拽是真拽,扯着马高阳媳妇的头发,一路从医院拉到宗家,大骂宗家母女作践她儿子。
詹婷白气急,要让儿子离婚,马高阳没肯。他就问他媳妇,给孩子改姓是他媳妇的意思吗?
他媳妇点头,马高阳没说什么就同意了,然后就闷头继续干活去了。
詹婷白还要闹腾,被马高阳给赶走了。
阮棠听得皱眉,“马高阳都答应改姓了,宗家咋还不消停?”
家属们撇嘴,“看马高阳好欺负,还没人撑腰,就可劲儿地欺负呗。”
“他媳妇就不管管?”
“管什么,就那天被拽来来了一回,其他时候压根就没来过。”
不多会儿,隔壁传来了摔门声。
“那老虔婆这么一折腾,肯定没给高阳那小子留饭。”
其中一个老教授的媳妇从厨房里拿出了一个海碗,满满一碗米饭,上头还码着整整齐齐的菜,荤素搭配。
老教授媳妇招呼自家小孙子给马高阳送饭去。
转头对上阮棠疑惑的目光,解惑道:“早前时候来了一个骗子,说自己是医院病人的家属,不远千里来看病,在家换的全国粮票已经用完了,想要换点儿京市的粮票,要不然病人和家属都要吃不上饭了。

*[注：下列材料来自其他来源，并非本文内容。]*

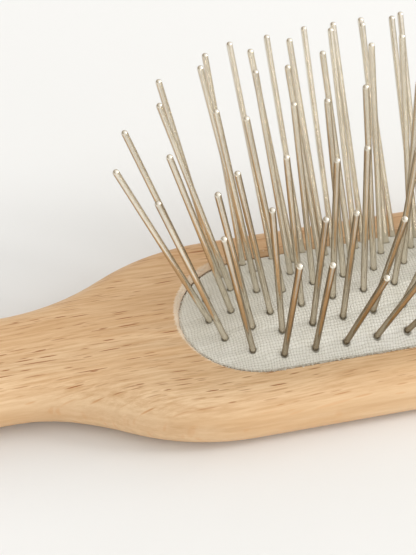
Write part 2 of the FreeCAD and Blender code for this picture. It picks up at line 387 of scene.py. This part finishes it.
def canvas():
    """A fine plain weave: threads over and under each other, with a small hole at each corner."""
    n = Nodes("cotton_canvas")
    x, y, z = n.point()
    pitch_x, pitch_y = 0.46, 0.41
    slack = n.noise(n.mul(x, 0.35), n.mul(y, 0.35), 0.0)
    slack_2 = n.noise(n.mul(x, 0.3), n.mul(y, 0.4), 7.0)
    u = n.mul(n.add(x, n.mul(n.sub(slack, 0.5), 0.9)), 1 / pitch_x)
    v = n.mul(n.add(y, n.mul(n.sub(slack_2, 0.5), 0.9)), 1 / pitch_y)
    sin_u = n.math("SINE", n.mul(u, math.pi))
    sin_v = n.math("SINE", n.mul(v, math.pi))
    over = n.span(n.mul(sin_u, sin_v), -0.12, 0.12)             # 1 where the lengthwise thread is on top
    side_u, side_v = n.math("ABSOLUTE", sin_u), n.math("ABSOLUTE", sin_v)
    long_u, long_v = n.math("POWER", side_u, 0.35), n.math("POWER", side_v, 0.35)
    lengthwise = n.mul(side_v, long_u)
    crosswise = n.mul(side_u, long_v)
    height = n.add(n.mul(lengthwise, over), n.mul(crosswise, n.sub(1.0, over)))
    hole = n.span(n.math("MAXIMUM", side_u, side_v), 0.60, 0.15, smooth=True)

    thick = n.noise(n.mul(x, 0.25), n.mul(v, 0.9), 3.0, detail=1.0)
    fuzz = n.noise(n.mul(x, 7.0), n.mul(y, 7.0), n.mul(z, 7.0), detail=3.0)
    cloud = n.noise(n.mul(x, 0.09), n.mul(y, 0.12), 1.0, detail=2.0)
    colour = n.mix(n.span(cloud, 0.3, 0.7), srgb(244, 243, 234), srgb(250, 249, 243))
    # painted shade: the cloth darker towards the far side (+Y), lighter towards -Y
    colour = n.mix(n.span(y, -11.0, 5.0, 0.0, 0.45), colour, srgb(214, 210, 194))
    colour = n.mix(n.span(thick, 0.3, 0.7, 0.0, 0.22), colour, srgb(212, 208, 194))
    # painted shade where the threads dip down between one another
    colour = n.mix(n.span(height, 0.8, 0.2, 0.0, 0.28), colour, srgb(196, 191, 176))
    colour = n.mix(n.mul(hole, n.span(fuzz, 0.3, 0.7, 0.15, 0.6)), colour, srgb(140, 135, 118))
    near = n.new("ShaderNodeAttribute", attribute_name="pin_shade").outputs["Fac"]
    colour = n.mix(n.mul(near, 0.65), colour, srgb(92, 86, 70))
    relief = n.add(n.mul(height, 1.0), n.mul(fuzz, 0.35))
    normal = n.bump(relief, 0.11, 0.8)
    return n.finish(colour, n.span(fuzz, 0.2, 0.8, 0.78, 0.92), normal,
                    Specular_IOR_Level=0.25, Sheen_Weight=0.15, Sheen_Roughness=0.5)


def thread():
    n = Nodes("cotton_thread_ends")
    x, y, z = n.point()
    fuzz = n.noise(n.mul(x, 6.0), n.mul(y, 6.0), n.mul(z, 6.0))
    colour = n.mix(fuzz, srgb(238, 232, 218), srgb(250, 246, 236))
    return n.finish(colour, 0.85, n.bump(fuzz, 0.03, 0.5), Sheen_Weight=0.2)


def rubber():
    n = Nodes("dark_rubber")
    x, y, z = n.point()
    grain = n.noise(n.mul(x, 3.0), n.mul(y, 3.0), n.mul(z, 3.0), detail=3.0)
    colour = n.mix(grain, srgb(44, 42, 38), srgb(64, 61, 55))
    roughness = n.span(grain, 0.2, 0.8, 0.5, 0.66)
    return n.finish(colour, roughness, n.bump(grain, 0.02, 0.5), Specular_IOR_Level=0.4)


# ---------------------------------------------------------------- shapes
def add_mesh(name, points, faces, material, smooth=True):
    mesh = bpy.data.meshes.new(name)
    mesh.from_pydata([tuple(p) for p in np.asarray(points, float) * MM], [], faces)
    mesh.materials.append(material)
    mesh.polygons.foreach_set("use_smooth", [smooth] * len(mesh.polygons))
    mesh.update()
    obj = bpy.data.objects.new(name, mesh)
    SCENE.collection.objects.link(obj)
    return obj


def pin_lines():
    """(foot on the crown, direction) of every pin, in mm, read from the CAD pins' own meshes."""
    found = []
    for name in sorted(NODES):
        if not name.startswith("pins_row_"):
            continue
        mesh = NODES[name].data
        points = np.array([v.co for v in mesh.vertices], float) / MM
        key = np.unique(np.round(points, 4), axis=0, return_inverse=True)[1].ravel()
        parent = np.arange(key.max() + 1)

        def root(i):
            while parent[i] != i:
                parent[i] = parent[parent[i]]
                i = parent[i]
            return i
        for polygon in mesh.polygons:
            first, *rest = [root(key[v]) for v in polygon.vertices]
            for other in rest:
                parent[root(other)] = root(first)
        group = np.array([root(k) for k in key])
        for g in np.unique(group):
            part = points[group == g]
            middle = (part.min(0) + part.max(0)) / 2
            along = np.linalg.svd(part - part.mean(0), full_matrices=False)[2][0]
            along *= np.sign(along[2])
            reach = (part - middle) @ along
            on_axis = part[reach > reach.max() - 1e-3].mean(0)     # the tip of the dome
            foot = on_axis.copy()
            for _ in range(20):
                foot = foot - along * (foot[2] - crown_z(foot[0], foot[1])) / along[2]
            found.append((foot, along))
    return found


def crown_grid(columns, lines, edge):
    """x and y of a grid over the pocket's shape, out to a given outline radius."""
    share = np.linspace(-1, 1, lines)
    share = np.sign(share) * (1 - (1 - np.abs(share)) ** 1.25)
    end = np.linspace(-1, 1, columns)
    half = STRAIGHT_HALF + edge
    x = np.sin(end * math.pi / 2 * 0.55) / math.sin(math.pi / 2 * 0.55) * half
    x[0], x[-1] = -half, half
    beyond = np.maximum(np.abs(x) - STRAIGHT_HALF, 0)
    width = np.sqrt(np.maximum(edge ** 2 - beyond ** 2, 0.01 ** 2))
    return np.repeat(x[:, None], lines, 1), width[:, None] * share[None, :]


def closed_slab(name, x, y, top, under, material):
    """A closed sheet from two height grids."""
    columns, lines = x.shape
    count = columns * lines
    sides = [np.stack([x, y, height], -1).reshape(-1, 3) for height in (top, under)]
    points = np.concatenate(sides)
    index = np.arange(count).reshape(columns, lines)
    a, b, c, d = index[:-1, :-1], index[1:, :-1], index[1:, 1:], index[:-1, 1:]
    upper = np.stack([a, b, c, d], -1).reshape(-1, 4)
    lower = upper[:, ::-1] + count
    rim = np.concatenate([index[:, 0], index[-1, 1:], index[::-1, -1][1:], index[0, ::-1][1:-1]])
    after = np.roll(rim, -1)
    wall = np.stack([rim, rim + count, after + count, after], -1)
    faces = np.concatenate([upper, lower, wall]).tolist()
    return add_mesh(name, points, faces, material)


def make_fabric(pins):
    x, y = crown_grid(760, 190, FABRIC_EDGE)
    radius = outline_distance(x, y)
    out_x = np.sign(x) * np.maximum(np.abs(x) - STRAIGHT_HALF, 0) / np.maximum(radius, 1e-6)
    out_y = y / np.maximum(radius, 1e-6)
    outer = np.clip((radius - 8) / (FABRIC_EDGE - 8), 0, 1) ** 2
    shift = (EDGE_OUT - EDGE_SKEW * out_y) * outer                         # glued a little towards -Y
    x, y = x + out_x * shift, y + out_y * shift
    top = crown_z(x, y) + (0.14 - 0.36 * out_y) * outer ** 3
    shade = np.zeros_like(top)
    for foot, along in pins:
        gap = np.hypot(x - foot[0], y - foot[1])
        lean = along[:2] / along[2]
        top -= 0.17 * np.exp(-(gap / 1.0) ** 2)                   # pulled down round each pin
        top -= 0.22 * np.exp(-(gap / 0.55) ** 4)
        pucker = ((x - foot[0]) * lean[0] + (y - foot[1]) * lean[1])
        top += 0.10 * pucker * np.exp(-(gap / 1.1) ** 2)
        shade = np.maximum(shade, np.clip((0.66 - gap) / 0.14, 0, 1))
    top += 0.05 * np.sin(x * 0.83 + 1.3 * np.sin(y * 0.5)) * np.sin(y * 0.71 + 0.6)
    top += 0.03 * np.sin(x * 2.1 + y * 0.9) * np.cos(y * 1.7 - x * 0.4)
    chamfer = CHAMFER_Z + outline_distance(x, y) - POCKET_RADIUS
    top = np.where(chamfer > CHAMFER_Z, np.maximum(top, chamfer + 0.24), top)
    top -= 0.12 * np.clip((radius - (FABRIC_EDGE - 0.3)) / 0.3, 0, 1) ** 2    # the cut edge rounds over
    on_rim = np.where(chamfer > CHAMFER_Z, chamfer + 0.04, 0)
    under = np.maximum(crown_z(x, y) - FABRIC_THICKNESS, on_rim)
    under = np.minimum(under, top - 0.05)
    obj = closed_slab("cushion_cloth", x, y, top, under, canvas())
    values = np.concatenate([shade.ravel(), np.zeros(shade.size)]).astype(np.float32)
    obj.data.attributes.new("pin_shade", "FLOAT", "POINT").data.foreach_set("value", values)
    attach(obj, "body")
    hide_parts("cushion_fabric")
    return obj


def tuft(points, faces, start, along, length, radius):
    """A thin tapered thread end with three sides, drooping a little."""
    along = Vector(along).normalized()
    side = along.orthogonal().normalized()
    other = along.cross(side)
    base = len(points)
    for k, (reach, width) in enumerate(((0, 1.0), (0.55, 0.75))):
        centre = Vector(start) + along * length * reach + Vector((0, 0, 0.06 * length * reach))
        for j in range(3):
            angle = 2 * math.pi * j / 3
            points.append(tuple(centre + (side * math.cos(angle) + other * math.sin(angle)) * radius * width))
    points.append(tuple(Vector(start) + along * length))
    for j in range(3):
        k = (j + 1) % 3
        faces.append((base + j, base + k, base + 3 + k, base + 3 + j))
        faces.append((base + 3 + j, base + 3 + k, base + 6))
    faces.append((base + 2, base + 1, base))


def around(distance, radius):
    """The point and outward direction at a distance along the racetrack of that radius, from its left end."""
    straight, turn = 2 * STRAIGHT_HALF, math.pi * radius
    distance %= 2 * (straight + turn)
    half = turn / 2
    if distance < half:
        angle = math.pi + distance / radius
        centre = -STRAIGHT_HALF
    elif distance < half + straight:
        return (-STRAIGHT_HALF + distance - half, -radius), (0.0, -1.0)
    elif distance < half + straight + turn:
        angle = -math.pi / 2 + (distance - half - straight) / radius
        centre = STRAIGHT_HALF
    elif distance < half + 2 * straight + turn:
        return (STRAIGHT_HALF - (distance - half - straight - turn), radius), (0.0, 1.0)
    else:
        angle = math.pi / 2 + (distance - half - 2 * straight - turn) / radius
        centre = -STRAIGHT_HALF
    out = (math.cos(angle), math.sin(angle))
    return (centre + radius * out[0], radius * out[1]), out


def make_fray():
    """Cut thread ends along the cloth's edge, more of them on the side nearest -Y."""
    rng = np.random.default_rng(7)
    points, faces = [], []
    radius = FABRIC_EDGE
    total = 2 * (2 * STRAIGHT_HALF + math.pi * radius)
    distance = 0.0
    while distance < total:
        (x, y), out = around(distance, radius)
        near = 0.5 - 0.5 * out[1]
        distance += rng.uniform(0.10, 0.24)
        grown = EDGE_OUT - EDGE_SKEW * out[1] - 0.07
        x, y = x + out[0] * grown, y + out[1] * grown
        length = rng.uniform(0.25, 0.45) + near ** 2 * rng.uniform(0.25, 0.85)
        lift = rng.uniform(0.50, 0.75)
        skew = rng.uniform(-0.55, 0.55)
        along = (out[0] - out[1] * skew, out[1] + out[0] * skew, lift)
        slope = CHAMFER_Z + math.hypot(max(abs(x) - STRAIGHT_HALF, 0), y) - POCKET_RADIUS
        low = max(EDGE_Z - 0.1 - 0.2 * out[1], slope + 0.17 + 0.14 * near ** 2)
        tuft(points, faces, (x, y, low), along, length, rng.uniform(0.08, 0.14))
    obj = add_mesh("cloth_thread_ends", points, faces, thread())
    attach(obj, "body")
    return obj


def make_rim_fur():
    """Torn wood fibres on the cut rim, where it crosses the grain."""
    rng = np.random.default_rng(19)
    points, faces = [], []
    for _ in range(900):
        distance = rng.uniform(0, 2 * (2 * STRAIGHT_HALF + math.pi * POCKET_RADIUS))
        (x, y), out = around(distance, POCKET_RADIUS + rng.uniform(0.1, 0.5))
        if abs(out[0]) < 0.15 and rng.uniform() < 0.7:
            continue
        depth = math.hypot(max(abs(x) - STRAIGHT_HALF, 0), y) - POCKET_RADIUS
        inward = -out[0] * rng.uniform(0.5, 1.0) + rng.normal(0, 0.2)
        along = (inward, rng.normal(0, 0.25), rng.uniform(0.1, 0.7))
        start = (x, y, 9.0 + depth - 0.02)
        tuft(points, faces, start, along, rng.uniform(0.15, 0.45), rng.uniform(0.02, 0.04))
    obj = add_mesh("rim_fibres", points, faces, thread())
    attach(obj, "body")
    return obj


def make_membrane():
    x, y = crown_grid(260, 60, FABRIC_EDGE)
    top = crown_z(x, y) - FABRIC_THICKNESS - 0.03
    obj = closed_slab("rubber_membrane", x, y, top, top - RUBBER_THICKNESS + 0.03, rubber())
    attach(obj, "body")
    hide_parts("cushion_rubber")
    return obj


def make_flange():
    """The rubber's edge: a wall under the membrane, with a rounded lip held in the wood's groove."""
    low = RUBBER_LOW.z
    high = low + 1.4
    inner, wall, lip = FABRIC_EDGE - 0.8, FABRIC_EDGE - 0.02, RUBBER_HIGH.y
    seat = EDGE_Z - FABRIC_THICKNESS
    profile = [(inner, low), (lip - 0.25, low), (lip - 0.07, low + 0.07), (lip, low + 0.25),
               (lip, high - 0.25), (lip - 0.07, high - 0.07), (lip - 0.25, high), (wall + 0.12, high),
               (wall, high + 0.12), (wall, seat - 0.3), (inner + 0.1, seat - 0.5), (inner, high)]
    stations = 260
    points = []
    for s in range(stations):
        length = 2 * (2 * STRAIGHT_HALF + math.pi * inner)
        for radius, z in profile:
            (x, y), out = around(length * s / stations, inner)
            points.append((x + out[0] * (radius - inner), y + out[1] * (radius - inner), z))
    count = len(profile)
    faces = []
    for s in range(stations):
        t = (s + 1) % stations
        for k in range(count):
            m = (k + 1) % count
            faces.append((s * count + k, t * count + k, t * count + m, s * count + m))
    obj = add_mesh("rubber_flange", points, faces, rubber())
    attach(obj, "body")
    return obj


# ---------------------------------------------------------------- the brush
make_camera()
make_stage()
wood, wire = beech(), steel()
for name, node in NODES.items():
    for material_slot in node.material_slots:
        if name == "brush_body":
            material_slot.material = wood
        elif name.startswith("pins_row_"):
            material_slot.material = wire

pins = pin_lines()
fabric = make_fabric(pins)
fray = make_fray()
fur = make_rim_fur()
membrane = make_membrane()
flange = make_flange()
for piece in (fabric, membrane, fray):
    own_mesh(piece)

这事在京市并不少见,有协一协二在,有不少病人来看病。还有大学生也多,时常有人跑到家属院换票。我们这种年纪大了,见不得人哭,经常给人换一点。
那次也是,那骗子太可恨了,都快入夏了还穿着薄棉袄,一见面就跪求着我们几个老的给换点粮票,我们回屋去拿票,谁想那票子竟然跟着闯进来要强抢,要不是马高阳在隔壁听到呼救声及时赶过来,我们几个老东西被灭口都没人知道。